Similarly, 18% of Republicans surveyed in the last pre-caucus Iowa poll said they would be “less likely” to support Trump if he were convicted.

The entrance polls also underscored how conservative the GOP electorate is in a state that Trump narrowly lost in 2016 to Texas Sen. Ted Cruz. More than half of the GOP voters said in the entrance polls that they are evangelicals, and nearly three in five said they favor a national ban on abortion.

By contrast, the New Hampshire GOP electorate is far more moderate. A recent poll by USA Today, the Boston Globe and Suffolk University indicated GOP voters in the Granite State don’t consider abortion a major issue. And conservative Iowa caucus winners have done poorly in recent primaries there.

In 2008, Arkansas Gov. Mike Huckabee finished third in New Hampshire. In 2012, former Pennsylvania Sen. Rick Santorum was fourth. And in 2016, Cruz finished second behind Trump.

The former president is a far stronger candidate than Huckabee, Santorum or Cruz and has led every New Hampshire poll in the past year. In the USA Today-Boston Globe-Suffolk poll, he had a 20-point lead over Haley. But the poll was taken before former New Jersey Gov. Chris Christie dropped out, and his supporters said their main second choice was Haley, potentially cutting Trump’s lead by one-fourth.

Ironically, the Iowa GOP results somewhat resembled the 1984 Democratic race in which the overwhelming front-runner, former Vice President Walter Mondale, won with a 3-to-1 margin over the runner-up, Colorado Sen. Gary Hart.
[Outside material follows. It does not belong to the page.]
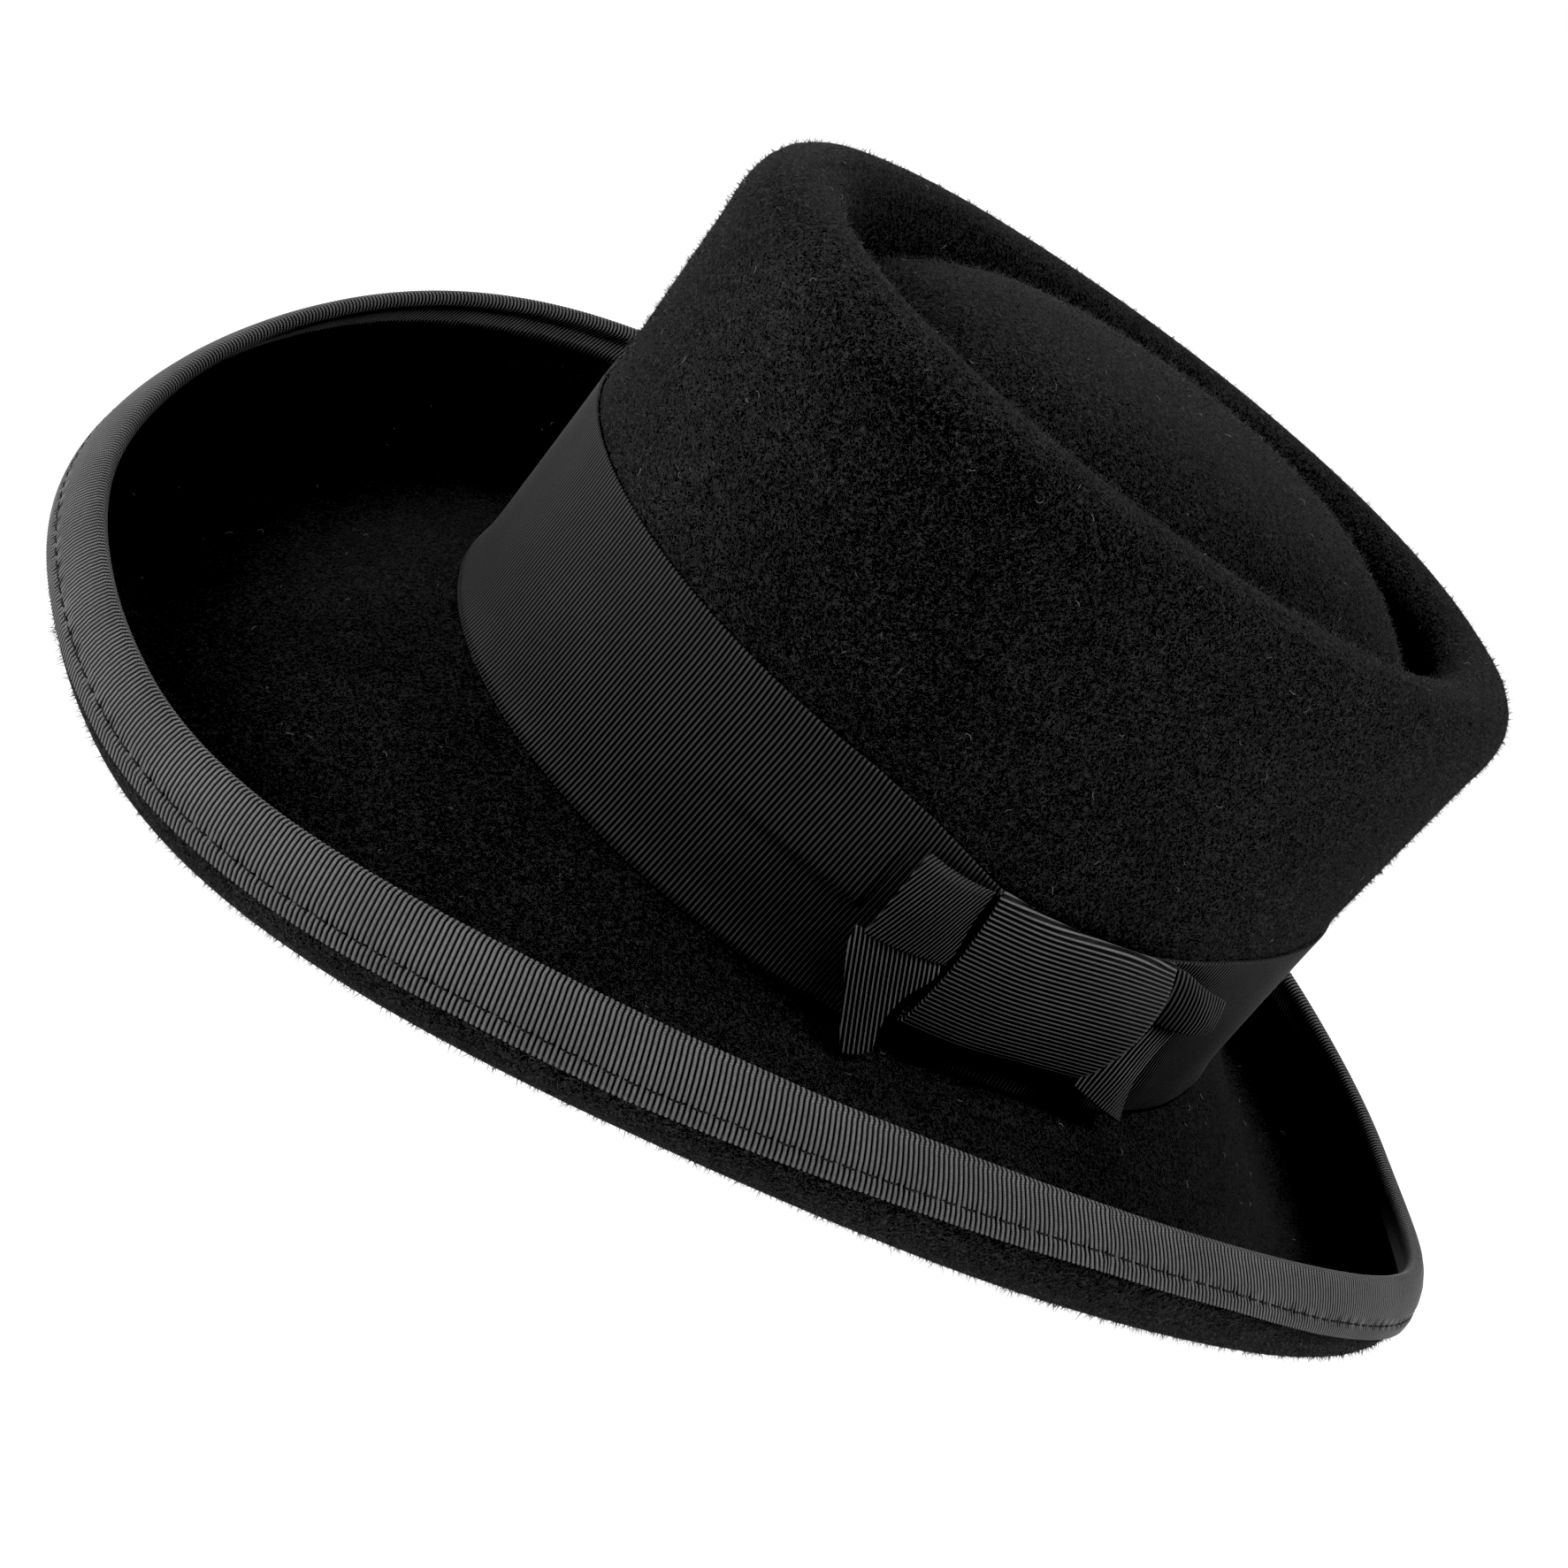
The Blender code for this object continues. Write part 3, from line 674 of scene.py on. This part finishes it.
def ribs_across_fold(fine, down, right, pitch):
    """Ribs that run down a fold and a little towards the front of the hat."""
    phase = (right * math.cos(FOLD_SLANT) + down * math.sin(FOLD_SLANT)) / pitch
    return phase, down * math.cos(FOLD_SLANT) - right * math.sin(FOLD_SLANT)


def ribs_slanting(fine, down, right, pitch):
    """Ribs that run down and towards the back of the hat."""
    along, height = fine[..., 0], fine[..., 1]
    phase = (along * math.cos(FLAP_SLANT) + height * math.sin(FLAP_SLANT)) / pitch
    return phase, along * math.sin(FLAP_SLANT) - height * math.cos(FLAP_SLANT)


def bow(finish, shaded):
    """The bow's centre and its folded tails."""
    made = {}
    pieces = (
        # name, control rows, columns, step between rows in millimetres, ribs, their pitch, finish
        ("bow_centre_ribbon", CENTRE, 60, 0.22, ribs_along_rows, CENTRE_PITCH, finish),
        # the two folds take the darker copy of the bow's ribbon, which is painted shade
        ("bow_front_fold", FRONT_UPPER, 100, 0.5, ribs_across_fold, FOLD_PITCH, shaded),
        ("bow_front_flap", FRONT_LOWER, 84, 0.25, ribs_slanting, FLAP_PITCH, finish),
        ("bow_rear_fold", REAR_UPPER, 110, 0.9, ribs_down_columns, REAR_PITCH, shaded),
        ("bow_rear_flap", REAR_LOWER, 90, 0.9, ribs_down_columns, REAR_PITCH, finish),
    )
    for name, table, columns, step, ribs, pitch, cloth in pieces:
        control = np.array(table) * MM
        at = np.linspace(0, control.shape[1] - 1, columns)
        made[name] = patch(name, control, at, step * MM, cloth, ribs, pitch)
    return made


def above_band(points):
    """How far points of the crown's felt lie above the band."""
    above = points[..., 2] - END_DROP
    lean = CROWN_LEAN * (np.maximum(above, 0) / CROWN_HEIGHT) ** 2 * points[..., 1] / TOP_END
    phi = np.arctan2(points[..., 1] / MID_END, points[..., 0] / MID_SIDE)
    return above + lean + NAP_OVERLAP - BAND_HEIGHT * around_table(phi, BAND_TOP)


def past_binding(grid):
    """How far the brim's felt lies from the binding, measured down each column from the edge."""
    steps = np.linalg.norm(np.diff(grid[::-1], axis=0), axis=-1)
    reach = np.concatenate([np.zeros((1, grid.shape[1])), np.cumsum(steps, axis=0)])[::-1]
    phi = np.arange(grid.shape[1]) * 2 * math.pi / grid.shape[1]
    return reach - np.maximum(around_table(phi, COVER), BINDING_COVER) - NAP_CLEAR


def nap(name, grid, out, count, width, finish, seed, rows, margin):
    """Short fibres that stand and lie where the felt's margin is positive: closed spikes of three sides."""
    rng = np.random.default_rng(seed)
    first, last = rows
    a = grid[first:last]
    b = grid[first + 1:last + 1]
    c = np.roll(a, -1, 1)
    area = np.linalg.norm(np.cross(b - a, c - a), axis=-1)
    area = (area * (margin[first:last] > -FELT_STEP)).ravel()
    pick = rng.choice(len(area), count, p=area / area.sum())
    row, column = np.divmod(pick, grid.shape[1])
    s, t = rng.random((2, count, 1))
    d = np.roll(b, -1, 1)
    root = (a[row, column] * (1 - s) + b[row, column] * s) * (1 - t)
    root = root + (c[row, column] * (1 - s) + d[row, column] * s) * t
    after = (column + 1) % grid.shape[1]
    low = margin[first + row, column] * (1 - s[:, 0]) + margin[first + row + 1, column] * s[:, 0]
    high = margin[first + row, after] * (1 - s[:, 0]) + margin[first + row + 1, after] * s[:, 0]
    kept = low * (1 - t[:, 0]) + high * t[:, 0] > 0
    up = out[first:last][row, column]
    flat = rng.normal(size=(count, 3))
    flat -= (flat * up).sum(-1, keepdims=True) * up
    flat /= np.linalg.norm(flat, axis=-1, keepdims=True)
    tilt = np.radians(rng.uniform(*NAP_LEAN, (count, 1)))
    way = up * np.cos(tilt) + flat * np.sin(tilt)
    reach = rng.uniform(*NAP_LENGTH, (count, 1)) * rng.random((count, 1)) ** 0.5
    first_side = np.cross(way, flat + up * 0.1)
    first_side /= np.linalg.norm(first_side, axis=-1, keepdims=True)
    second_side = np.cross(way, first_side)
    corners = [root + way * reach]
    for corner in range(3):
        turn = corner * 2 * math.pi / 3
        away = first_side * math.cos(turn) + second_side * math.sin(turn)
        corners.append(root - up * width + away * width)
    fibres = np.stack(corners, 1)[kept]
    fibres = fibres[fibres[:, :, 2].min(1) > 0]
    start = np.arange(len(fibres))[:, None] * 4
    faces = [start + np.array(face) for face in ((0, 1, 2), (0, 2, 3), (0, 3, 1), (3, 2, 1))]
    return make_mesh(name, fibres.reshape(-1, 3), [np.concatenate(faces)], finish)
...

But Hart was well-organized in New Hampshire, and he managed to defeat Mondale in the primary. However, that was his peak, as the former vice president regained momentum and won the nomination though he lost the general election to President Ronald Reagan.

Haley can only hope a similar scenario unfolds. She flew straight to New Hampshire while Trump stopped first at one of his trials in New York and DeSantis went to South Carolina. Still, her ultimate path to the GOP nomination remains distinctly uphill.

Carl Leubsdorf is the former Washington bureau chief for the Dallas Morning News.